Material to process |
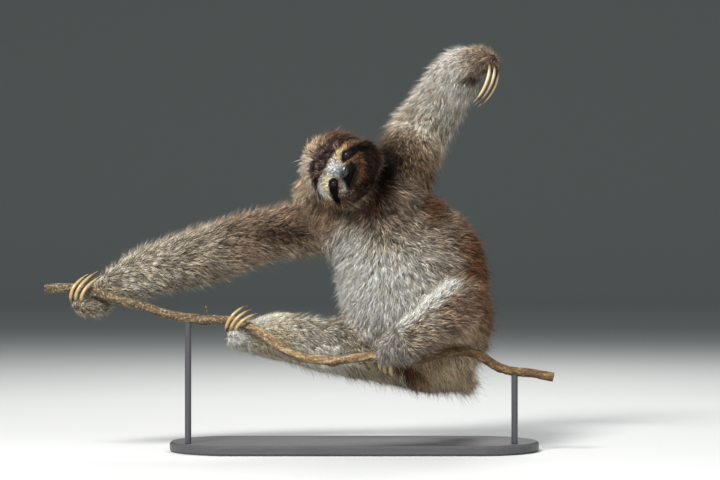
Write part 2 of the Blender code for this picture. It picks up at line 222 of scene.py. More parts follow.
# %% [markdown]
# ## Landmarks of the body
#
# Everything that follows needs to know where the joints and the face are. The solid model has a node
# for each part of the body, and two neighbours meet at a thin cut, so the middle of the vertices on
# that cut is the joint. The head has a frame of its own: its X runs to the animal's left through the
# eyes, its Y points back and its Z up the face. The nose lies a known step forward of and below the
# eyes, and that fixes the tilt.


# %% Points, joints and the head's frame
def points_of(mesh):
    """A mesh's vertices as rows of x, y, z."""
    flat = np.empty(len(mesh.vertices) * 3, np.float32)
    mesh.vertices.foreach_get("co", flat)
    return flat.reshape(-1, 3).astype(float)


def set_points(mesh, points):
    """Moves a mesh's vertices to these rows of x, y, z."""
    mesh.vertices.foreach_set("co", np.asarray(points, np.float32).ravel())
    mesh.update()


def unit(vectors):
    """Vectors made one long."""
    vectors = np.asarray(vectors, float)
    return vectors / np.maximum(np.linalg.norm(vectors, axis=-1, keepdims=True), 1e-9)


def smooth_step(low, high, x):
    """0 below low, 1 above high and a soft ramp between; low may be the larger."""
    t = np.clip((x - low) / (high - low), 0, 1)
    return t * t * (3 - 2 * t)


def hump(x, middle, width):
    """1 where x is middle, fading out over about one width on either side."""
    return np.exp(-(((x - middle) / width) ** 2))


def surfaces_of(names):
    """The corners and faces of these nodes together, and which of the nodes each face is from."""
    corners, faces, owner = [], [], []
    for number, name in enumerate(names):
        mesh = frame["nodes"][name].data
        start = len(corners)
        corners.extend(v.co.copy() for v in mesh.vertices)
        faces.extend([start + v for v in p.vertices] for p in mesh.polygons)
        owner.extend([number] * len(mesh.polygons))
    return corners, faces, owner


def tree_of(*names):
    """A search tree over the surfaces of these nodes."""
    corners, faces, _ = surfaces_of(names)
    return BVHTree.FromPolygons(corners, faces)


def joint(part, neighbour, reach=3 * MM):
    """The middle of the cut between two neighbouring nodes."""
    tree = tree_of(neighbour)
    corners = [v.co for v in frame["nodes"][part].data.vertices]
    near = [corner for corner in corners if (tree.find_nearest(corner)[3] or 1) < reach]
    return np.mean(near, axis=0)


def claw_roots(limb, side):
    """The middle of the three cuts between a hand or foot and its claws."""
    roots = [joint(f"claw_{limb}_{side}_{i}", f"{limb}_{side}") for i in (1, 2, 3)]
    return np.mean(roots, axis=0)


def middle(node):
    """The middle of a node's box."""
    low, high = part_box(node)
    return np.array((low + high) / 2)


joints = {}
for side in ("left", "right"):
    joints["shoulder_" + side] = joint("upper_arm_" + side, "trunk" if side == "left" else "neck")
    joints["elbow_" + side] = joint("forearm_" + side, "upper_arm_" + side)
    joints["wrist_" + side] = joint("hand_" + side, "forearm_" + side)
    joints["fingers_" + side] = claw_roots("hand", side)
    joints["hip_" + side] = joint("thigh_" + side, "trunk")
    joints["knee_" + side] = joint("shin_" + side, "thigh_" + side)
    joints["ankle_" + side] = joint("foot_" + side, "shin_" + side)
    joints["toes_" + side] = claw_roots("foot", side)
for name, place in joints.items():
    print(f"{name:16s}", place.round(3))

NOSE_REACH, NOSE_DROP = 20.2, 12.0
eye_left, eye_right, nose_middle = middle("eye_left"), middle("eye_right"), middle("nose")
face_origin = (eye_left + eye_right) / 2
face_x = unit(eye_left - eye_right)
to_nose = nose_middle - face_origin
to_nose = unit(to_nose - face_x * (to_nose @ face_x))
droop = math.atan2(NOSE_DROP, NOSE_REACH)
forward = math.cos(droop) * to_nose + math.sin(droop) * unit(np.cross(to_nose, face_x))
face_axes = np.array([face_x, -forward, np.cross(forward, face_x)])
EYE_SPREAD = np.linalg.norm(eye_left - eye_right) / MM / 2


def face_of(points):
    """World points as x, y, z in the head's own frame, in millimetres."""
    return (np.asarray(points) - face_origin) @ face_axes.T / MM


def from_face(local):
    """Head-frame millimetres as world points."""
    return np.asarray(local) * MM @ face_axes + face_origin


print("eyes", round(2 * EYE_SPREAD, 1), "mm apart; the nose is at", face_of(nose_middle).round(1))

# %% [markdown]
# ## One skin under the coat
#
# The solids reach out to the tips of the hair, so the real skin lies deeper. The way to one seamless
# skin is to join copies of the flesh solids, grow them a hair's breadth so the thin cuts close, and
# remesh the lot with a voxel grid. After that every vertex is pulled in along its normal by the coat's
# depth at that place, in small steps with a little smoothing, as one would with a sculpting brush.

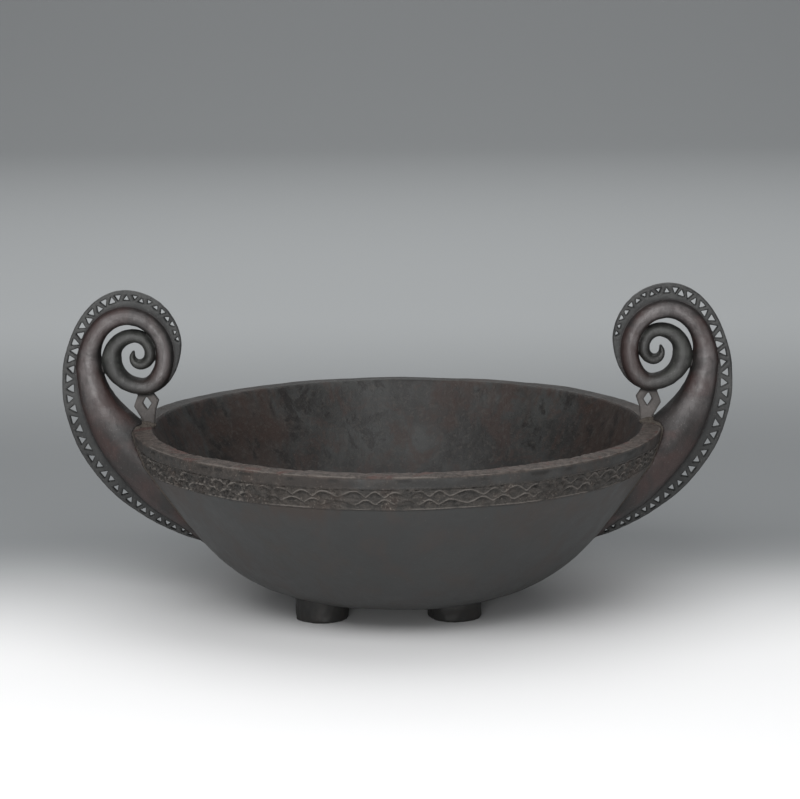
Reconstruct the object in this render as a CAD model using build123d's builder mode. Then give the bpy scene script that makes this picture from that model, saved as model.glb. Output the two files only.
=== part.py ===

---

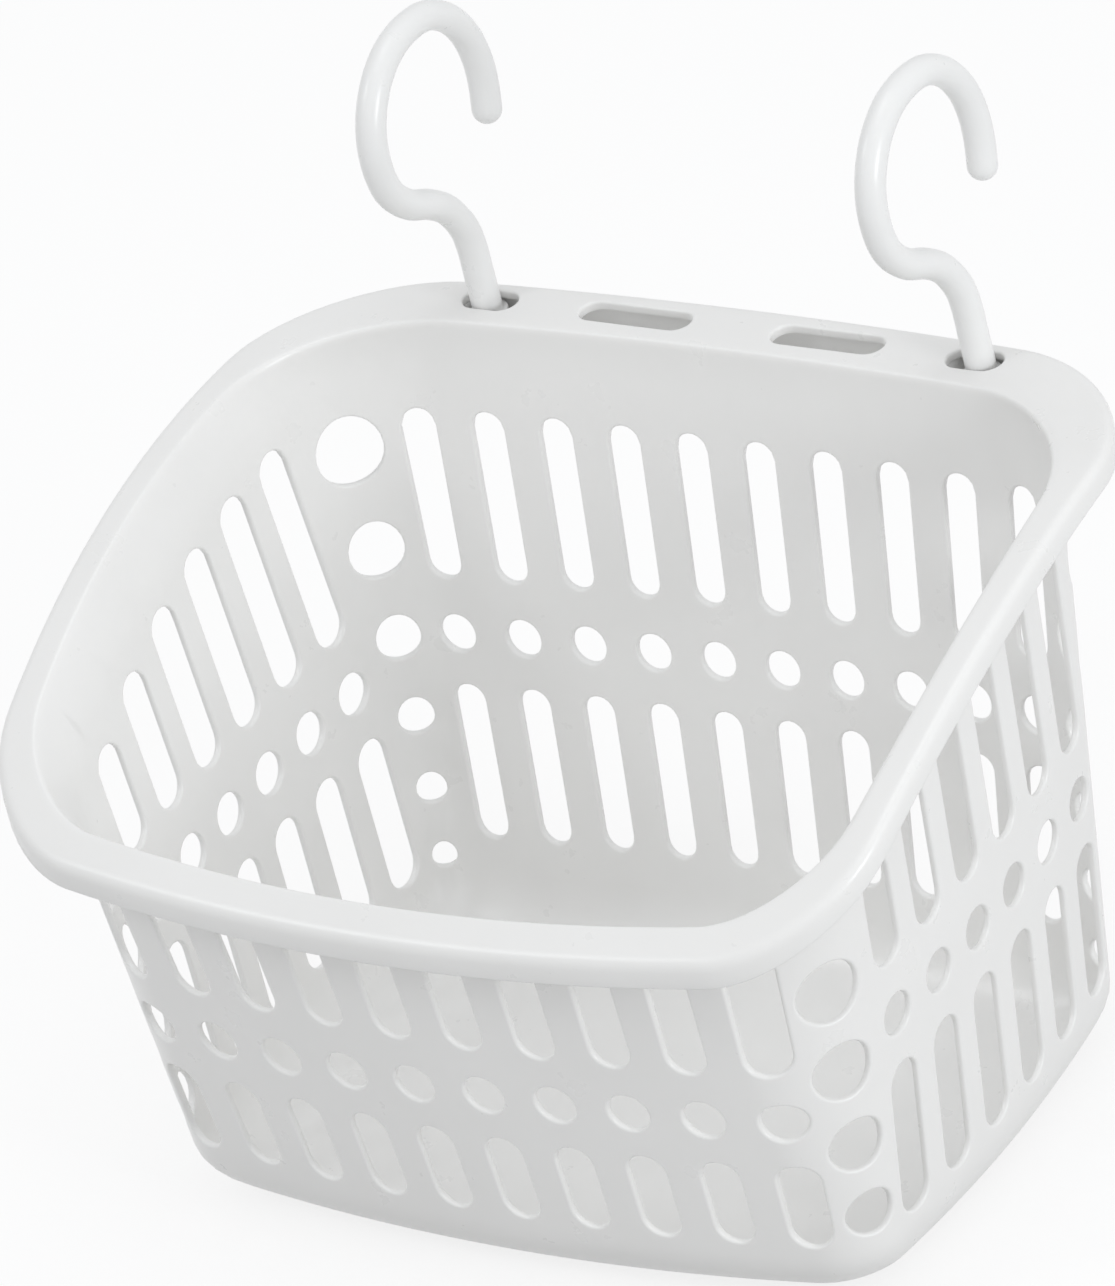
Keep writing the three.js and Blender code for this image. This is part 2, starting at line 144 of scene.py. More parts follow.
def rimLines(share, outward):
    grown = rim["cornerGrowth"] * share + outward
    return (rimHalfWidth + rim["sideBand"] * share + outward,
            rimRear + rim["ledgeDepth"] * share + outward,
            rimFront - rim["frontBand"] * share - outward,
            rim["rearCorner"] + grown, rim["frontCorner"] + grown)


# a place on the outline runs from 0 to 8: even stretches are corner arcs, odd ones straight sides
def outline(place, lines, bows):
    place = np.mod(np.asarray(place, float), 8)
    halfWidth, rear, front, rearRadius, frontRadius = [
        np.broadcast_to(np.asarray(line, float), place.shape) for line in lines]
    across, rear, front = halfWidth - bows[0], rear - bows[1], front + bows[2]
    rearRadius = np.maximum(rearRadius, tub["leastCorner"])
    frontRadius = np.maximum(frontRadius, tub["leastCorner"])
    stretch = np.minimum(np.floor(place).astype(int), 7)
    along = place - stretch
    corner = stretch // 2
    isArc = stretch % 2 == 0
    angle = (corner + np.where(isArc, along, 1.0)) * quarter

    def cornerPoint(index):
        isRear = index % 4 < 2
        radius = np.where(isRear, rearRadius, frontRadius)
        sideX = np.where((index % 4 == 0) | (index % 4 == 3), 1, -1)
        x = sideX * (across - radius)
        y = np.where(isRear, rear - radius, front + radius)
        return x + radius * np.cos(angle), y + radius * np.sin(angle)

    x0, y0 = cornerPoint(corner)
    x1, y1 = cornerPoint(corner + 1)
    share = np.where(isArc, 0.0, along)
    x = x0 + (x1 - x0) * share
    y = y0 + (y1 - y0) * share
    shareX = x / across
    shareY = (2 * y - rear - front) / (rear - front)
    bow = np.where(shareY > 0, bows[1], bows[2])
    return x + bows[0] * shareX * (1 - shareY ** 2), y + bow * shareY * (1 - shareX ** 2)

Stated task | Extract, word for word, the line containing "Keep writing the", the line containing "angle = (corner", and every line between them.

Solved problem |
Keep writing the three.js and Blender code for this image. This is part 2, starting at line 144 of scene.py. More parts follow.
def rimLines(share, outward):
    grown = rim["cornerGrowth"] * share + outward
    return (rimHalfWidth + rim["sideBand"] * share + outward,
            rimRear + rim["ledgeDepth"] * share + outward,
            rimFront - rim["frontBand"] * share - outward,
            rim["rearCorner"] + grown, rim["frontCorner"] + grown)


# a place on the outline runs from 0 to 8: even stretches are corner arcs, odd ones straight sides
def outline(place, lines, bows):
    place = np.mod(np.asarray(place, float), 8)
    halfWidth, rear, front, rearRadius, frontRadius = [
        np.broadcast_to(np.asarray(line, float), place.shape) for line in lines]
    across, rear, front = halfWidth - bows[0], rear - bows[1], front + bows[2]
    rearRadius = np.maximum(rearRadius, tub["leastCorner"])
    frontRadius = np.maximum(frontRadius, tub["leastCorner"])
    stretch = np.minimum(np.floor(place).astype(int), 7)
    along = place - stretch
    corner = stretch // 2
    isArc = stretch % 2 == 0
    angle = (corner + np.where(isArc, along, 1.0)) * quarter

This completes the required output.